For sailboats that are less than 7 meters long, regular navigation lights (as outlined above) will suffice. If, however, regular navigation lights cannot be used or installed practically, there is another option. Your sailboat must have a hand electric torch or lantern that emits a highly visible white light and must be displayed at all times to prevent collisions or other issues.
For some visual aids on navigation lights and the different scenarios your boat would use and require them, check this out.
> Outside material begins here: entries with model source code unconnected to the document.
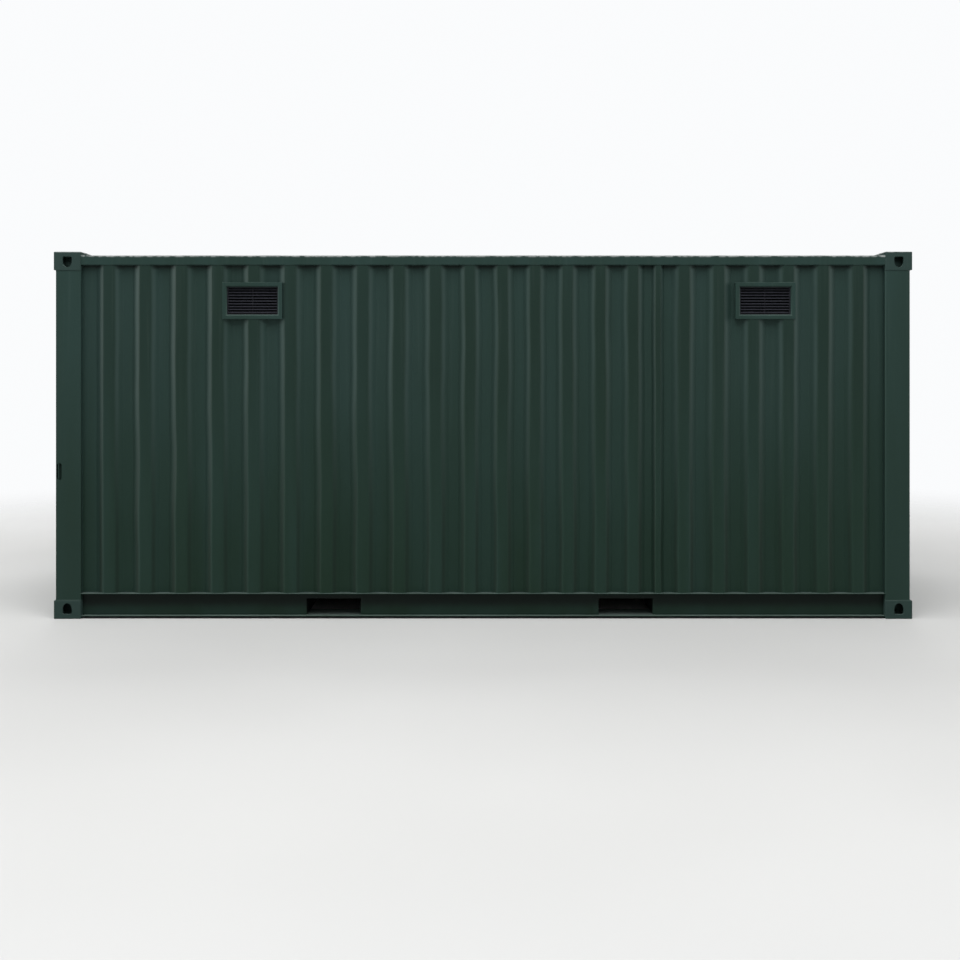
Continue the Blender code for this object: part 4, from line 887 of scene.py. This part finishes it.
# %% One hex bolt and its copies
HEAD_RADIUS = 0.0105
HEAD_HEIGHT = 0.0075
WASHER_RADIUS = 0.0130
WASHER_HEIGHT = 0.0020
WASHER_SIDES = 20
TOP_INSET_SHARE = 0.16          # shares of the head's radius: its outer face is set in by this much
TOP_RISE_SHARE = 0.10           # and lifted by this much, which turns down the six corners
FOOT_IN, FOOT_AREA = 0.062, 0.002       # bracket feet: in from the end, and the most that they cover
BLADE_IN, BLADE_AREA = 0.058, 0.020     # hinge blades
CATCH_IN, CATCH_AREA = 0.063, 0.010     # catches
BLADE_BOLTS = (-0.030, 0.012)   # places across a blade, from its middle
PLANE_SLACK = 0.0005


def hex_bolt():
    """A bolt that looks along -X, with the underside of its washer at the origin."""
    turned = (0, -math.pi / 2, 0)
    bpy.ops.mesh.primitive_cylinder_add(
        vertices=WASHER_SIDES, radius=WASHER_RADIUS, depth=WASHER_HEIGHT,
        location=(-WASHER_HEIGHT / 2, 0, 0), rotation=turned)
    washer = bpy.context.object
    bpy.ops.mesh.primitive_cylinder_add(
        vertices=6, radius=HEAD_RADIUS, depth=HEAD_HEIGHT,
        location=(-WASHER_HEIGHT - HEAD_HEIGHT / 2, 0, 0), rotation=turned)
    head = bpy.context.object
    mode("EDIT")
    pick(head, "FACE", lambda face: len(face.verts) == 6 and face.calc_center_median().z > 0)
    bpy.ops.mesh.inset(thickness=HEAD_RADIUS * TOP_INSET_SHARE)
    bpy.ops.transform.translate(value=(-HEAD_RADIUS * TOP_RISE_SHARE, 0, 0))
    mode("OBJECT")
    alone(head)
    washer.select_set(True)
    bpy.ops.object.join()
    bpy.ops.object.transform_apply(location=True, rotation=True, scale=True)
    head.name = "hex_bolt"
    return head


def small_faces(node, distance_in, most):
    """Middles of a node's flat faces that look along -X at a distance in from the end."""
    probe = copy_of(node, "probe")
    mesh = bmesh.from_edit_mesh(probe.data)
    plane = CAD_LOW.x + distance_in
    found = [
        face.calc_center_bounds() for face in mesh.faces
        if face.normal.x < -STRAIGHT and abs(face.verts[0].co.x - plane) < PLANE_SLACK
        and face.calc_area() < most
    ]
    mode("OBJECT")
    bpy.data.objects.remove(probe, do_unlink=True)
    return found


bolt = hex_bolt()
for side in ("near", "far"):
    leaf = "door_leaf_" + side
    places = small_faces(leaf, FOOT_IN, FOOT_AREA)
    for middle in small_faces(leaf, BLADE_IN, BLADE_AREA):
        places += [middle + Vector((0, shift, 0)) for shift in BLADE_BOLTS]
    for node in sorted(NODES):
        if node.startswith("handle_catch") and (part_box(node)[0].y < 0) == (side == "near"):
            places += small_faces(node, CATCH_IN, CATCH_AREA)
    copies = []
    for place in places:
        copied = bpy.data.objects.new("bolt_copy", bolt.data.copy())
        bpy.context.scene.collection.objects.link(copied)
        copied.data.transform(Matrix.Translation(place))
        copies.append(copied)
    alone(copies[0])
    for copied in copies:
        copied.select_set(True)
    bpy.ops.object.join()
    copies[0].name = f"leaf_{side}_bolts"
    give(copies[0], frame_paint)
    print("bolts on the", side, "leaf:", len(places))
bpy.data.objects.remove(bolt, do_unlink=True)

# %% [markdown]
# ## Floor and underframe
#
# The floor and the crossmembers hardly show while the doors are closed, so their own shapes are kept,
# and they only get their finishes.

# %% Underneath
for node, paint in (("floor_deck", plywood), ("floor_crossmembers", frame_paint)):
    NODES[node].data.materials.clear()
    NODES[node].data.materials.append(paint.material)
print("underframe is painted")

# %% [markdown]
# ## Studio
#
# A plain pale floor and a white surround, with soft light: a large lamp high in front, as open sky
# is, and one far out on each side. The side lamps stand almost in the plane of the wall. From there
# they rake over the crests and light only the flanks of each fold, which draws the upright lines. A
# lamp beside the camera would wash them out. A weaker one behind fills the far side. The floor fades
# into the surround with distance, so that no horizon shows, and it is paler to the camera than it is
# to the light that it throws back.

# %% Floor and surround
FLOOR_SIZE = 60.0
FADE_FROM = 4.6                 # metres from the middle, where the floor starts to fade
FADE_TO = 10.0
AMBIENT = 0.36                  # strength of the surround as a light; to the camera it is 1
FLOOR_SHOWN = ((0.66, 0.66, 0.65, 1), (0.69, 0.69, 0.68, 1))
FLOOR_THROWN = ((0.34, 0.34, 0.33, 1), (0.36, 0.36, 0.35, 1))
SURROUND = (0.96, 0.97, 0.98, 1)
bpy.ops.mesh.primitive_plane_add(size=FLOOR_SIZE, location=(0, 0, CAD_LOW.z))
ground = bpy.context.object
ground.name = "studio_floor"
floor_finish = Finish("studio_floor", "", {"Metallic": 0.0, "Specular IOR Level": 0.0})


def seen_share(nodes):
    """1 for rays that show something to the camera, straight or by a mirror, 0 for diffuse light."""
    rays = [nodes.add("ShaderNodeLightPath", output=kind)
            for kind in ("Is Camera Ray", "Is Glossy Ray", "Is Transmission Ray")]
    return nodes.add("ShaderNodeMath", {"operation": "MINIMUM"}, {0: rays[0] + rays[1] + rays[2], 1: 1.0})


tone = floor_finish.ramp(floor_finish.noise(2.5, detail=2), 0.3, 0.7)
pale = floor_finish.mix(tone, *FLOOR_SHOWN)
thrown = floor_finish.mix(tone, *FLOOR_THROWN)
floor_finish.set(floor_finish.mix(seen_share(floor_finish), thrown, pale), 0.9)
away = floor_finish.add("ShaderNodeVectorMath", {"operation": "LENGTH"}, {0: floor_finish.place()}, "Value")
clear = floor_finish.add("ShaderNodeBsdfTransparent")
surface = floor_finish.add("ShaderNodeMixShader", None, {0: floor_finish.ramp(away, FADE_FROM, FADE_TO)})
blend = surface.socket.node
floor_finish.tree.links.new(floor_finish.shader.outputs["BSDF"], blend.inputs[1])
floor_finish.tree.links.new(clear.socket, blend.inputs[2])
floor_finish.tree.links.new(blend.outputs[0], floor_finish.tree.nodes["Material Output"].inputs["Surface"])
ground.data.materials.append(floor_finish.material)

surround = bpy.data.worlds.new("surround")
surround.use_nodes = True
bpy.context.scene.world = surround
air = Nodes(surround.node_tree)
backdrop = surround.node_tree.nodes["Background"]
backdrop.inputs["Color"].default_value = SURROUND
air.feed(backdrop.inputs["Strength"], seen_share(air) * (1 - AMBIENT) + AMBIENT)
print("floor fades from", FADE_FROM, "to", FADE_TO, "m")

# %% [markdown]
# ## Lamps
#
# The power of a lamp follows from how bright its face is, so a lamp can be made larger or moved
# without guessing a new number of watts. Lamps are hidden from the camera, so that none of them can
# stand in the way of a view from another side.

# %% Lamps
def softbox(name, place, target, width, height, radiance):
    """A rectangular lamp that faces a point."""
    way = Vector(target) - Vector(place)
    bpy.ops.object.light_add(type="AREA", location=place, rotation=way.to_track_quat("-Z", "Y").to_euler())
    lamp = bpy.context.object
    lamp.name = name
    lamp.data.shape = "RECTANGLE"
    lamp.data.size = width
    lamp.data.size_y = height
    lamp.data.energy = radiance * math.pi * width * height
    lamp.visible_camera = False
    return lamp


near_wall = (0, CAD_LOW.y, CAD_HIGH.z / 2)
far_wall = (0, CAD_HIGH.y, CAD_HIGH.z / 2)
softbox("sky_lamp", (0, -8.0, 14.0), near_wall, width=16.0, height=9.0, radiance=3.8)
softbox("left_lamp", (-22.0, -3.4, 5.5), near_wall, width=3.0, height=8.0, radiance=28.0)
softbox("right_lamp", (22.0, -4.4, 5.5), near_wall, width=5.0, height=8.0, radiance=7.0)
softbox("back_lamp", (0, 9.0, 13.0), far_wall, width=14.0, height=8.0, radiance=2.6)
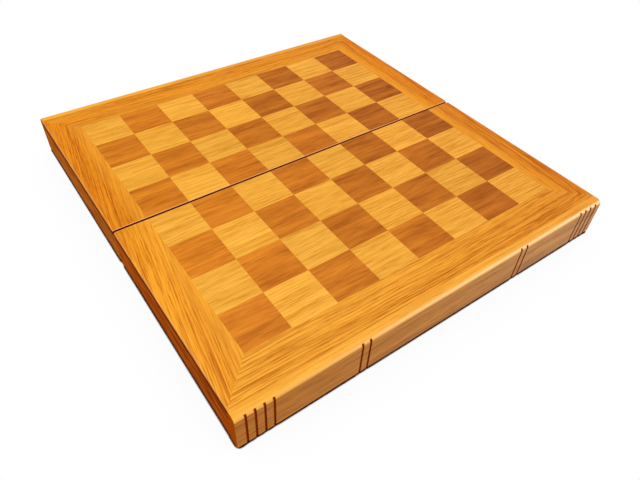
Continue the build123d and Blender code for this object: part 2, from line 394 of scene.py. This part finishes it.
def rail_wood(name, colours, seed):
    """The nosed rails: painted darker and redder on the face as shade, with a painted sheen
    towards the right, end grain at the ends, and painted shade in and beside the kerfs. A
    highlight is painted on the nose, and a coat of clear lacquer shines most there, where hands
    polish it."""
    shade = Shading(name)
    x, y, z = shade.place()
    across = shade.math("ADD", y, seed)
    figure = Figure(shade, x, across, z, band=9.0, streak=1.6, length=60.0, sway=2.6)
    rightwards = shade.rightwards(x)
    colour = wood_colour(shade, colours, rightwards, figure)
    facing = shade.facing()
    forward = shade.math("ABSOLUTE", facing[1])
    on_end = shade.spread(shade.math("ABSOLUTE", facing[0]), *sideways)
    on_face = shade.spread(forward, *rail_face)
    nose_highlight = shade.spread(forward, *rail_nose, 0.0, nose_highlight_strength)
    in_kerf = kerf_mask(shade, x, y, 0.0)
    shade_width = shade.spread(rightwards, 0.0, 1.0, *kerf_shade_widths)
    edge_shaded = shade.math("MULTIPLY", kerf_mask(shade, x, y, shade_width), kerf_shade_strength)
    joint = half_width + rail_joint_bevel + slack
    in_joint = shade.math("LESS_THAN", shade.math("ABSOLUTE", y), joint)

    # Paints shade on the face, and a sheen towards its right end
    face_tint = shade.blend(figure.streaks, *rail_face_shade_tints)
    face_colour = shade.blend(1.0, colour, face_tint, "MULTIPLY")
    face_colour = shade.blend(rightwards, face_colour, rail_face_sheen_tint, "MULTIPLY")
    # Paints the nose's highlight into its colour
    colour = shade.blend(nose_highlight, colour, shade.drift(rightwards, painted_nose_highlight))
    colour = shade.blend(on_face, colour, face_colour)
    colour = shade.blend(on_end, colour, shade.drift(rightwards, rail_end_tints), "MULTIPLY")
    colour = shade.blend(in_joint, colour, rail_joint_tint, "MULTIPLY")
    # Paints shade beside and inside the kerfs
    colour = shade.blend(edge_shaded, colour, kerf_edge_shade)
    colour = shade.blend(in_kerf, colour, shade.drift(rightwards, kerf_shade_colours))

    face_coat = shade.spread(rightwards, 0.0, 1.0, *rail_face_glosses)
    nose_coat = shade.spread(rightwards, *nose_gloss_rise, *nose_glosses)
    top_coat = shade.spread(facing[2], *rail_top, nose_coat, rail_top_gloss)
    coat = shade.spread(on_face, 0.0, 1.0, top_coat, face_coat)
    bare = shade.math("MAXIMUM", on_end, in_kerf)
    lacquered(shade, colour, figure, gloss=shade.spread(bare, 0.0, 1.0, coat, 0.0), roughness=0.3)
    return shade.material


def wall_wood(name, colours, grain_along_x, seed):
    """The walls, which darken below the panel, and on whose outer sides a contact shadow is
    painted towards the rim.
    """
    shade = Shading(name)
    x, y, z = shade.place()
    along, across = (x, y) if grain_along_x else (y, x)
    across = shade.math("ADD", across, seed)
    figure = Figure(shade, along, across, z, band=9.0, streak=2.6, length=30.0, sway=4.0)
    colour = wood_colour(shade, colours, shade.rightwards(x), figure)
    top_start = panel_bottom - wall_top_reach
    near_top = shade.spread(z, top_start, panel_bottom, 0.0, wall_top_strength)
    above_rim = shade.math("SUBTRACT", z, rim_height)
    # A contact shadow is painted on the outer sides, just above the rim
    rim_shadow = shade.spread(above_rim, rim_shadow_start, rim_shadow_full, 0.0, rim_shadow_strength)
    outside = shade.spread(shade.math("ABSOLUTE", shade.facing()[0]), *sideways)
    colour = shade.blend(near_top, colour, wall_edge_tint, "MULTIPLY")
    colour = shade.blend(shade.math("MULTIPLY", rim_shadow, outside), colour, rim_painted_shadow, "MULTIPLY")
    lacquered(shade, colour, figure, gloss=0.0)
    return shade.material


def plywood(name):
    """The panel: thin plies whose grain turns by a quarter from one to the next."""
    shade = Shading(name)
    x, y, z = shade.place()
    height = shade.math("SUBTRACT", z, panel_bottom)
    ply = shade.math("FLOOR", shade.math("DIVIDE", height, ply_thickness))
    odd = shade.math("MULTIPLY", shade.math("FRACT", shade.math("DIVIDE", ply, 2.0)), 2.0)
    figure = Figure(shade, y, x, z, band=14.0, streak=1.5, length=60.0, sway=2.0)
    long_ply = shade.blend(figure.streaks, *long_plies)
    cross_ply = shade.blend(figure.streaks, *cross_plies)
    colour = shade.blend(odd, long_ply, cross_ply)
    # Shade is painted on the plies in the seam
    seam_shaded = shade.math("MULTIPLY", in_seam(shade, y), ply_shade_strength)
    colour = shade.blend(seam_shaded, colour, seam_shade(shade, x))
    lacquered(shade, colour, figure, gloss=0.0)
    return shade.material


# Felt and metal


def felt(name, colour, dark):
    """Pressed wool: a mottled colour, and fibres that stand up a little."""
    shade = Shading(name)
    point = shade.place()
    cloud = shade.noise(point, (9.0, 9.0, 9.0), 3.0)
    fuzz = shade.noise(point, (0.35, 0.35, 0.35), 3.0, 0.7)
    mottle = shade.spread(shade.math("ADD", cloud, fuzz), 0.75, 1.25)
    bump = shade.node("Bump", {"Height": fuzz, "Strength": 0.8, "Distance": 0.3 * mm})
    shade.finish(Base_Color=shade.blend(mottle, dark, colour), Normal=bump.outputs[0])
    shade.finish(Roughness=0.95, Sheen_Weight=0.4, Sheen_Roughness=0.5)
    shade.surface.inputs["Specular IOR Level"].default_value = 0.1
    return shade.material


def metal(name, bright, dull, roughness, along=3.0):
    """Drawn metal with a faint brushed grain along X and a little tarnish."""
    shade = Shading(name)
    point = shade.place()
    tarnish = shade.noise(point, (4.0, 4.0, 4.0), 4.0)
    brushed = shade.noise(point, (along, 0.12, 0.12), 2.0)
    bump = shade.node("Bump", {"Height": brushed, "Strength": 0.2, "Distance": 0.02 * mm})
    shade.finish(
        Base_Color=shade.blend(shade.spread(tarnish, 0.4, 0.65), bright, dull),
        Roughness=shade.spread(tarnish, 0.3, 0.7, roughness, roughness + 0.15),
        Normal=bump.outputs[0],
        Metallic=1.0,
    )
    return shade.material


# Which node has which material


def dress(material, *names):
    """Gives the nodes of these names one material."""
    for name in names:
        for slot in nodes[name].material_slots:
            slot.material = material


light_veneer = square_veneer(
    "light_veneer", light_wood, 3.0, band=9.0, streak=1.2, length=45.0, sway=3.5
)
dark_veneer = square_veneer(
    "dark_veneer", dark_wood, 8.0, band=9.0, streak=2.6, length=24.0, sway=5.0, fineness=0.35
)
hinge_wall_wood = wall_wood("hinge_wall_wood", far_wall_wood, True, 51.0)
plies = plywood("plywood")
brass = metal("hinge_brass", (0.82, 0.58, 0.24), (0.50, 0.32, 0.12), roughness=0.22)
screw_brass = metal(
    "screw_brass", (0.86, 0.62, 0.28), (0.60, 0.40, 0.16), roughness=0.18, along=0.6
)
steel = metal("pin_steel", (0.62, 0.62, 0.62), (0.42, 0.41, 0.40), roughness=0.25)
nickel = metal(
    "magnet_nickel", (0.78, 0.77, 0.75), (0.60, 0.59, 0.57), roughness=0.15, along=0.8
)
lining_felt = felt("lining_felt", (0.030, 0.150, 0.060), (0.012, 0.075, 0.030))
pad_felt = felt("pad_felt", (0.080, 0.045, 0.028), (0.035, 0.020, 0.013))

border_wood = {"near": near_border_wood, "far": far_border_wood}
side_wood = {"near": near_wall_wood, "far": far_wall_wood}
# How fast the grain of each border strip runs out towards the board's edge
run_outs = {
    "near": {"end": 0.02, "left": -0.16, "right": 0.05},
    "far": {"end": -0.02, "left": 0.16, "right": -0.05},
}
seeds = {"near": 5.0, "far": 42.0}

for half in ("near", "far"):
    seed = seeds[half]
    for strip, run_out in run_outs[half].items():
        strip_name = half + "_" + strip + "_border"
        wood = border_veneer(strip_name, border_wood[half], strip == "end", run_out, seed)
        dress(wood, strip_name)
    dress(light_veneer, half + "_light_squares")
    dress(dark_veneer, half + "_dark_squares")
    dress(plies, half + "_panel")
    dress(rail_wood(half + "_rail_wood", rail_colours, seed), half + "_nosed_rail")
    walls = wall_wood(half + "_wall_wood", side_wood[half], False, seed)
    dress(walls, half + "_left_wall", half + "_right_wall")
    dress(hinge_wall_wood, half + "_hinge_wall")
    dress(lining_felt, half + "_lining")
    dress(nickel, half + "_magnets")
    dress(screw_brass, half + "_hinge_screws")
    dress(pad_felt, half + "_felt_pads")
    dress(brass, "left_hinge_" + half + "_leaf", "right_hinge_" + half + "_leaf")
dress(steel, "left_hinge_pin", "right_hinge_pin")


# Floor, light and camera


def make_floor():
    """A white ground that shows as the shadow of what stands on it: soft and faint all round,
    and dark where the case nearly touches it."""
    bpy.ops.mesh.primitive_plane_add(size=6.0)
    floor = bpy.context.object
    floor.name = "floor"
    shade = Shading("floor_shadow")

    def open_sky(reach, samples):
        return shade.node("AmbientOcclusion", {"Distance": reach}, samples=samples).outputs["AO"]

    covered = shade.math("POWER", shade.math("SUBTRACT", 1.0, open_sky(soft_reach, 16)), 2.0)
    soft = shade.math("MULTIPLY_ADD", covered, -soft_strength, 1.0)
    beside = shade.spread(open_sky(contact_reach, 32), *contact_openness)
    light = shade.blend(beside, contact_colour, soft)
    clear = shade.node("BsdfTransparent", {0: light})
    output = shade.tree.nodes["Material Output"]
    shade.tree.links.new(clear.outputs[0], output.inputs["Surface"])
    floor.data.materials.append(shade.material)
    floor.visible_diffuse = False
    floor.visible_shadow = False


def make_world(strength):
    """Light of this strength on the case, and plain white for the camera and in reflections."""
    world = bpy.data.worlds.new("studio")
    world.use_nodes = True
    bpy.context.scene.world = world
    tree = world.node_tree
    lit = tree.nodes["Background"]
    lit.inputs["Strength"].default_value = strength
    lit.inputs["Color"].default_value = (1, 1, 1, 1)
    white = tree.nodes.new("ShaderNodeBackground")
    white.inputs["Color"].default_value = (1, 1, 1, 1)
    path = tree.nodes.new("ShaderNodeLightPath")
    seen = path.outputs["Is Camera Ray"]
    for ray in ("Is Glossy Ray", "Is Transmission Ray"):
        either = tree.nodes.new("ShaderNodeMath")
        either.operation = "MAXIMUM"
        tree.links.new(seen, either.inputs[0])
        tree.links.new(path.outputs[ray], either.inputs[1])
        seen = either.outputs[0]
    mix = tree.nodes.new("ShaderNodeMixShader")
    tree.links.new(seen, mix.inputs[0])
    tree.links.new(lit.outputs[0], mix.inputs[1])
    tree.links.new(white.outputs[0], mix.inputs[2])
    tree.links.new(mix.outputs[0], tree.nodes["World Output"].inputs["Surface"])


def softbox(name, place, size, power):
    """A rectangular lamp, so wide and so high, that faces the board's middle."""
    lamp = bpy.data.lights.new(name, "AREA")
    lamp.shape = "RECTANGLE"
    lamp.size, lamp.size_y = size
    lamp.energy = power
    holder = bpy.data.objects.new(name, lamp)
    holder.location = place
    holder.rotation_euler = (-Vector(place)).to_track_quat("-Z", "Y").to_euler()
    bpy.context.scene.collection.objects.link(holder)


def make_camera():
    """A camera where the photograph's stood, with its field of view and its slight tilt."""
    data = bpy.data.cameras.new("camera")
    data.lens = data.sensor_width * focal_length_px / picture_width_px
    data.clip_start = 10 * mm
    camera = bpy.data.objects.new("camera", data)
    bpy.context.scene.collection.objects.link(camera)
    camera.rotation_mode = "QUATERNION"
    camera.location = camera_place
    look = (camera_target - camera_place).to_track_quat("-Z", "Y")
    camera.rotation_quaternion = look @ Quaternion((0, 0, 1), camera_roll)
    bpy.context.scene.camera = camera


make_floor()
make_world(strength=0.42)
softbox("overhead", place=(0.0, 0.15, 1.5), size=(1.6, 1.6), power=17.1)
softbox("front_right", place=(0.85, -1.1, 0.32), size=(1.2, 0.40), power=9.0)
make_camera()
bpy.context.scene.view_settings.view_transform = "Standard"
Where to Find Navigation Lights
So now that you know what kind of boats require navigation lights, where they should go on your vessel, and the right lights for certain boats, where do you find them? We have already mentioned how many boats do not automatically come with navigation lights up to USCG safety standards. Fortunately, there are ways to find navigation and other boat light sellers that offer exactly what you need. You can find navigation lights online through sellers like Amazon, or else through boating equipment sellers near you. Freshly Salted also offers navigation and safety equipment like compasses in addition to useful navigation lights. Prices for navigation lights will vary with some of products falling under $20.00. On the higher end, navigation lights and equipment can cost up to $50-$100. Be sure to shop around and find the best lights for the best prices!
Finally, remember that it is your sole responsibility as the owner and/or operator o the vessel to display the correct navigation lights in the correct spaces on your boat. You cannot rely on your manufacturer, selling dealer, or importer to provide the correct lights from the get go. In fact, most boats do not come with the lights that meet the USCG’s legal requirements, leaving it up to you to ensure that the lights on your boat are up to code and compliant with boating and navigation laws. Be sure to look for reliable sellers and dealers and always check and recheck navigation lights legal requirements to ensure that the lights you choose, purchase, and install are the right kind.